Calm Down With These Stress-Free, Non-Violent Video Games

Inspired by games from the 2016 Self-Care Jam (which Kotaku mined for favorites), MetaFilter users recently named their favorite calming video games. Some will be familiar, but others are deep cuts by independent developers. Most aren’t for winning or losing, just exploring, interacting, and existing. None of them force you to battle other players in a tense show-down.
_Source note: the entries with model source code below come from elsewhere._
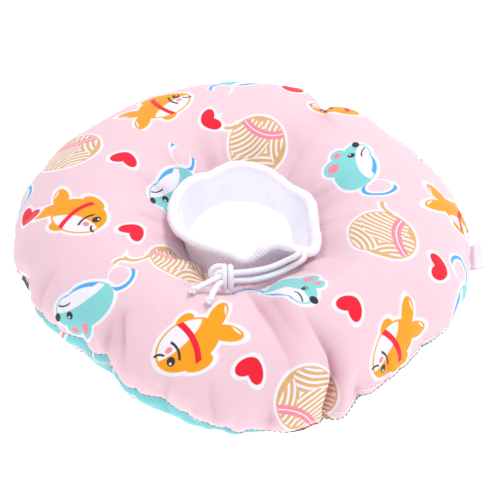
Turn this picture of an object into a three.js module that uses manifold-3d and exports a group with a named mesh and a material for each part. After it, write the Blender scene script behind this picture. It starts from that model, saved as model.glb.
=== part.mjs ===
// Cat recovery collar: a soft stuffed ring that is worn round the neck like a cushion.
// A top and a bottom cloth panel meet in an outer seam and close on a filling. A doubled
// rib-knit tube stands up out of the neck hole, and the cord of a drawstring runs round
// in its folded rim, leaves it at the front right and is knotted at the front.
//
// Units are millimetres and degrees, +Z is up. The origin is on the floor under the middle
// of the collar's box. The side with the knot faces -Y. Angles go round the neck from +X
// towards +Y, so the front is at -90.

import * as THREE from 'three';
import { mergeVertices } from 'three/addons/utils/BufferGeometryUtils.js';
import Module from 'manifold-3d';

// Driving dimensions of the ring
const OUTER_RADIUS = 150; // neck axis to the outer seam, before its waves
const NECK_RADIUS = 40; // neck axis to the seam at the knit
const CROWN_HEIGHT = 66; // floor to the top of the ring
const NECK_SEAM_HEIGHT = 30; // floor to the seam at the knit
const CROWN_SHARE = 0.47; // where the crown lies, from the neck seam to the outer seam
const BASE_INNER_SHARE = 0.3; // inner edge of the flat that rests on the floor
const BASE_OUTER_SHARE = 0.72; // outer edge of that flat
const NECK_UNDER_SLOPE = 1.15; // power of the slope under the neck seam, as in SECTIONS
const HEART_SHARE = 0.45; // height of the ring's heart, which folds pull the cloth towards
const NECK_HOLD = 0.12; // share of a panel over which the neck seam holds it
const FLOOR_HOLD = 0.2; // share of CROWN_HEIGHT over which the floor holds it
const CLOTH_WALL = 2; // cotton with the wadding that sticks to it
const SEAM_GAP = 0.3; // between the two panels
const KNIT_GAP = 0.7; // between the panels and the knit
const FILLING_GAP = 1.1; // between the panels and the filling

// Driving dimensions of the knit tube
const KNIT_WALL = 1.1; // one layer of rib knit
const LAYER_GAP = 0.4; // between the two layers
const KNIT_TUCK = 2; // how far the tube reaches below the neck seam
const RIM_HALF_WIDTH = 44.5; // channel centre, from the rim's middle to the sides
const RIM_HALF_DEPTH = 41; // channel centre, from the rim's middle to front and back
const RIM_HEIGHT = 64; // floor to the top of the rim
const RIM_SHIFT = [0, -4]; // the rim's middle, from the neck axis
const FLARE_POWER = 2.6; // how late the tube leans out on its way up

// Driving dimensions of the drawstring
const CORD_DIAMETER = 3.8;
const CORD_GAP = 0.3; // round the cord in the channel, and where cord pieces meet
const CORD_SIDES = 8;
const CORD_STEP = 1.2; // length of one step of a strand or tail, in diameters
const MOUTH_ANGLES = [-51, -43]; // where the two ends of the cord leave the channel
const WRAP_RADIUS = 5.2; // middle of the cord in a wrap of the knot
const WRAP_STRETCH = 1.25; // height of a wrap over its depth
const END_KNOT_DIAMETER = 6;

// Wraps of the knot: their place along it and their lean round the vertical, in degrees
const KNOT_WRAPS = [
  { along: 3.4, lean: 0 },
  { along: 0, lean: 0 },
  { along: -1.6, lean: 42 },
];

// Driving dimensions of the label
const LABEL_ANGLE = -3;
const LABEL_WIDTH = 22; // along the outer seam
const LABEL_REACH = 9; // out from the seam
const LABEL_WALL = 1; // one layer of the folded tape
const LABEL_FOLD_GAP = 0.6; // between its layers
const LABEL_TILT = 20; // upward

// Facets
const RING_COLUMNS = 74;
const KNIT_COLUMNS = 54;
const FOLD_CROWDING = 1.6; // how much closer the columns stand in a fold
const FOLD_BORDER = 1.6; // how far round a fold they do, in half widths of the fold
const TOP_OUTER_STEPS = 11; // across the top panel's outer face
const TOP_INNER_STEPS = 8; // across its inner face
const TOP_FILLING_STEPS = 4;
const BOTTOM_STEPS = 3; // from each seam of the bottom panel to its flat
const FLAT_START = 0.4; // share of the bottom panel at which its flat starts
const KNIT_RISES = [0, 0.4, 0.75]; // stations of the knit below its rim
const RIM_SWINGS = [-50, 0, 45, 90, 135, 180, 230]; // corners of the folded rim's section
const CHANNEL_SWINGS = [240, 190, 140, 90, 40, -10, -60]; // corners of the channel's section

const INK = {
  topPanel: { color: 0xf8d3df, roughness: 0.9 },
  bottomPanel: { color: 0x8cd7dc, roughness: 0.9 },
  filling: { color: 0xf4f3f0, roughness: 1 },
  knit: { color: 0xf3e9f7, roughness: 0.95 },
  cord: { color: 0xf2f0fd, roughness: 0.8 },
  label: { color: 0xf5f0f4, roughness: 0.55 },
};

// Waves of the outer seam in plan: how often each goes round, and its cosine and sine
// swings as shares of OUTER_RADIUS
const OUTLINE_WAVES = [
  { turns: 1, cosine: -0.009, sine: 0.009 },
  { turns: 2, cosine: -0.012, sine: -0.014 },
  { turns: 3, cosine: -0.004, sine: 0.015 },
  { turns: 4, cosine: 0.032, sine: -0.006 },
  { turns: 5, cosine: 0.008, sine: -0.008 },
  { turns: 6, cosine: -0.003, sine: -0.001 },
  { turns: 7, cosine: -0.001, sine: 0.004 },
  { turns: 8, cosine: -0.008, sine: 0.004 },
];

// How the section changes round the ring: the outer seam's height and the crown's height as
// shares of CROWN_HEIGHT, the power of the slope down to the neck and of the slope under the
// outer seam, where 1 is a cone and 2 a quarter ellipse, and the neck seam's radius as a share
// of NECK_RADIUS
const SECTIONS = [
  { angle: -105, seam: 0.38, crown: 1.0, slope: 1.2, under: 1.75, neck: 1.0 },
  { angle: -84, seam: 0.24, crown: 1.0, slope: 1.15, under: 1.15, neck: 1.0 },
  { angle: -65, seam: 0.14, crown: 1.0, slope: 1.15, under: 1.1, neck: 0.97 },
  { angle: -40, seam: 0.16, crown: 1.0, slope: 1.15, under: 1.1, neck: 0.93 },
  { angle: 0, seam: 0.3, crown: 1.0, slope: 1.6, under: 1.2, neck: 0.87 },
  { angle: 60, seam: 0.36, crown: 1.03, slope: 1.8, under: 1.5, neck: 0.98 },
  { angle: 100, seam: 0.39, crown: 1.05, slope: 1.9, under: 1.6, neck: 1.05 },
  { angle: 180, seam: 0.37, crown: 1.0, slope: 2.0, under: 1.5, neck: 0.96 },
  { angle: 220, seam: 0.42, crown: 1.0, slope: 1.6, under: 1.5, neck: 1.0 },
];

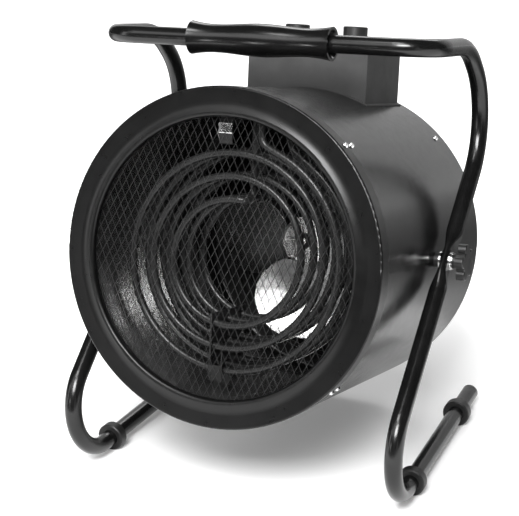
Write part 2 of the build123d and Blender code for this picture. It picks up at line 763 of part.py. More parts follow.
with BuildPart() as fan_hub:
    shoulder = fan_middle - blade_sheet / 2 - seat
    with BuildSketch(drum.offset(hub_front - hub_length)):
        Circle(hub_radius)
    extrude(amount=hub_length)
    with BuildSketch(drum.offset(shoulder)):
        Circle(hub_flange[0])
    extrude(amount=-hub_flange[1])
    front_edge = fan_hub.edges().filter_by(GeomType.CIRCLE).sort_by(drum_axis)[-1]
    fillet(front_edge, radius=hub_round)
    with BuildSketch(drum.offset(hub_front - hub_length)):
        Circle(shaft_diameter / 2)
    extrude(amount=hub_length, mode=Mode.SUBTRACT)

# one stamped sheet: a flat middle and twisted blades with round outlines
with BuildPart() as fan_blades:
    for blade in range(blade_count):
        angle = radians(blade_first + blade * 360 / blade_count)
        outward = drum.x_dir * cos(angle) + drum.y_dir * sin(angle)
        for step in range(blade_steps):
            share = step / (blade_steps - 1)
            turned = radians(blade_arc[0] + share * (blade_arc[1] - blade_arc[0]))
            pitch = blade_pitches[0] + share * (blade_pitches[1] - blade_pitches[0])
            radius = blade_start + blade_round * (1 - cos(turned))
            base = pivot + outward * radius + drum.z_dir * fan_middle
            with BuildSketch(Plane(origin=base, x_dir=drum.z_dir, z_dir=outward)):
                Rectangle(blade_sheet, 2 * blade_round * sin(turned) / cos(radians(pitch)), rotation=pitch)
        loft(ruled=True)
    with BuildSketch(drum.offset(fan_middle - blade_round)):
        Circle(fan_plate - blade_sheet)
    extrude(amount=2 * blade_round, mode=Mode.SUBTRACT)
    with BuildSketch(drum.offset(fan_middle)):
        Circle(fan_plate)
    extrude(amount=blade_sheet / 2, both=True)
    with BuildSketch(drum.offset(fan_middle)):
        Circle(hub_radius + seat)
    extrude(amount=blade_sheet, both=True, mode=Mode.SUBTRACT)

guard_back = rear_ring_back + shell_sheet       # the guard lies on the rear ring's flange
guard_front = guard_back + guard_wire
guard_radius = rear_ring_radius - rear_ring_edge - 2
ring_pitch = (guard_radius - guard_eye - guard_band) / (guard_rings - 1)
arm_reach = rear_opening + foot_length + plate_margin
with BuildPart() as motor_bracket:
    slot_outside = guard_radius - ring_pitch - (guard_band - slot_width) / 2
    with BuildSketch(drum.offset(motor_back)):
        Circle(slot_outside + plate_margin)
        for row in range(slot_rows):
            Circle(slot_outside - row * ring_pitch, mode=Mode.SUBTRACT)
            Circle(slot_outside - row * ring_pitch - slot_width)
        with Locations(*[Rot(Z=angle) * Pos(X=arm_reach / 2) for angle in screw_angles]):
            Rectangle(arm_reach, arm_width)
        Circle(shaft_diameter, mode=Mode.SUBTRACT)
    extrude(amount=-motor_plate)
    with BuildSketch(drum.offset(guard_front)):
        with Locations(*[Rot(Z=angle) * Pos(X=arm_reach - foot_length / 2) for angle in screw_angles]):
            Rectangle(foot_length, arm_width)
    extrude(amount=motor_back - guard_front)

with BuildPart() as motor_screws:
    places = [Rot(Z=angle) * Pos(X=motor_radius - motor_screw_inset) for angle in screw_angles]
    with BuildSketch(drum.offset(motor_back - motor_plate)):
        with Locations(*places):
            Circle(screw_head / 2)
    extrude(amount=-screw_head_height)

with BuildPart() as rear_guard:
    with BuildSketch(drum.offset(guard_back)):
        for ring in range(guard_rings):
            Circle(guard_radius - ring * ring_pitch)
            Circle(guard_radius - ring * ring_pitch - guard_band, mode=Mode.SUBTRACT)
        spoke = guard_radius - guard_eye + guard_wire
        with Locations(*[Rot(Z=angle) * Pos(X=guard_radius - spoke / 2) for angle in spoke_angles]):
            Rectangle(spoke, guard_wire)
    extrude(amount=guard_wire)

# ---------------------------------------------------------------- control box
box_rear = Plane(origin=drum.offset(box_back).origin, x_dir=drum.x_dir, z_dir=-drum.z_dir)
gland_plane = Plane(origin=drum.from_local_coords((gland_across, gland_height, box_back)), x_dir=(1, 0, 0),
                    z_dir=-drum.z_dir)
box_screw_places = [
    (side * (box_width / 2 - box_screw_inset), -terminal_height - lift * box_screw_inset)
    for side in (-1, 1) for lift in (-1, 1)
]
box_depth = box_front - box_back
box_middle = -(box_front + box_back) / 2
with BuildPart() as box_base:
    with BuildSketch(roof):
        with Locations((0, box_middle)):
            Rectangle(box_width + 2 * base_lip, box_depth + 2 * base_lip)
        with Locations(*leg_places):
            Circle(element_tube / 2 + 1, mode=Mode.SUBTRACT)
        with Locations((bulb_across, -knob_row)):
            Circle(capillary / 2 + 1, mode=Mode.SUBTRACT)
    extrude(amount=box_top)
    with BuildSketch(drum.offset(box_back - 2 * base_lip)):
        Circle(shell_radius + base_sheet + seat)
        Circle(shell_radius + seat, mode=Mode.SUBTRACT)
    extrude(amount=box_depth + 4 * base_lip, mode=Mode.INTERSECT)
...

Try these out if you’re too stressed out for Overwatch or Plague Inc.

Toys

Take care of pets and plants, or just exist, without the stress of a dying Tamagotchi or depressed family of Sims.
  • Viridi (Android/iOS): Take care of a potted succulent.
  • Neko Atsume (Android/iOS): Collect cartoon cats like Pokémon that never have to fight.
  • ISLANDS: Non-Places (PC/Mac/iOS): Play with ten small, abstracted scenes full of vending machines and palm trees.
  • Mountain (PC/Linux/Mac/Android/iOS): Be a mountain, which is just as non-action-packed as it sounds.

Puzzles

Solve untimed puzzles in beautiful environments.
  • Monument Valley (Android/iOS/Windows Phone): Twist and explore geometric, castle-like architecture as a princess and, in volume 2, her mother.
  • The Witness (PC/Mac/iOS/PS4/Xbox): Tease out the logic of schematics on a Myst-like island.

Exploration

Some of these games give you a goal, some tell a story, some just give you a space to explore.
  • Abzû (PC/PS4/Xbox): Swim with fish through a pastel oceanscape.
  • Fugl (PC/Mac): Fly around a pixellated world as a pixellated bird.
  • Firewatch: After you win this game as a Wyoming fire lookout, wander around the lush forest.
  • Proteus (PC/Mac): Walk around a deserted island for three days and trigger a mystical experience in this single-serving walking simulator.
  • No Man’s Sky (PC/PS4): Fly around a massive procedurally-generated galaxy of planets.
  • Everything (PC/Linux/Mac/PS4): Shrink and grow as various animals in a procedurally generated world with a “Powers of Ten”-style scale.
I have two personal recommendations:
  • Samorost (Browser/PC/Mac/Linux/Android/iOS): A point-and-click adventure. As a speechless gnome, you’ll save a sleepy fantasy world full of magic mushrooms and Miyazaki-like creatures. This three-game series, with earthy art and a whimsical soundtrack, brings back memories of 1996’s The Neverhood.
  • Osmos (PC/Mac/Linux/Android/iOS): This single-player spiritual predecessor to the multiplayer casual game Agar.io is far less aggressive. You still have to consume everything smaller and avoid everything bigger, but once you get good, piloting your one-celled organism around the screen feels calming.